- **Exercise**
Return only the number of lines holding the word "part".

- **Dataset content**
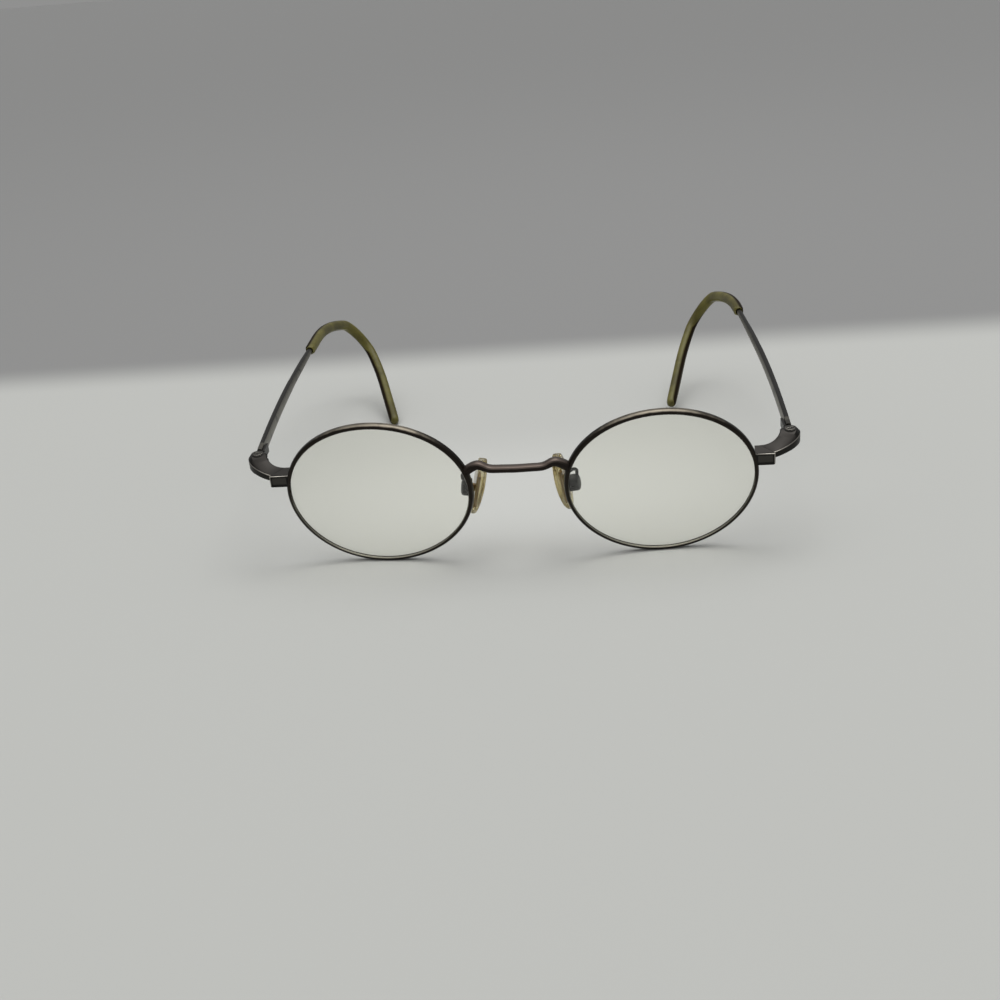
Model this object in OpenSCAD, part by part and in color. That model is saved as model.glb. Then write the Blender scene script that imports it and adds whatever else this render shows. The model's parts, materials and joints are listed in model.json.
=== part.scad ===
// Oval wire eyeglasses with riding-bow temples and plastic ear sleeves, standing open on a table.
// Millimetres. +X runs to the wearer's left, +Y to the back and +Z up, and the table is z = 0.
// The front is drawn upright in its own frame, then the whole is tilted onto its eyewires and ear tips.

/* [Eyewires and lenses] */
// Width of the opening of each eyewire
lens_w = 45.4; // [38:0.1:50]
// Height of the opening of each eyewire
lens_h = 36; // [30:0.1:44]
// Gap between the two openings across the nose
bridge_gap = 24.6; // [20:0.1:30]
// Wall of the eyewire, measured across the face
rim_wall = 0.9; // [0.7:0.05:1.4]
// Depth of the eyewire from front to back
rim_depth = 1.7; // [1.5:0.05:2.4]
// Depth of the groove that holds the lens
groove_depth = 0.4; // [0.25:0.05:0.5]
// Radius of the sphere that the lens and the eyewire follow
lens_curve = 95; // [70:1:200]
// Thickness of each lens
lens_thick = 1.5; // [1:0.1:1.6]
// Angle that each eyewire turns back at the temple
wrap = 4.8; // [0:0.1:8]

/* [Bridge] */
// Height of the bridge bar above the middle of the lenses
bridge_rise = 6.5; // [3:0.1:8]
// Height of the bar's section
bridge_bar = 1.2; // [1:0.05:2]
// Depth of the bar's section
bridge_depth = 2.1; // [1:0.05:2.4]
// How far each hump stands above the bar
bridge_hump = 0.85; // [0:0.05:1.5]
// How far the middle of the bar bows forward
bridge_bow = 0.9; // [0:0.1:3]

/* [Endpieces and hinges] */
// Width of the front plate of each endpiece
plate_w = 4.4; // [3.5:0.1:6]
// Height of the front plate
plate_h = 3; // [2.6:0.1:4]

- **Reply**
2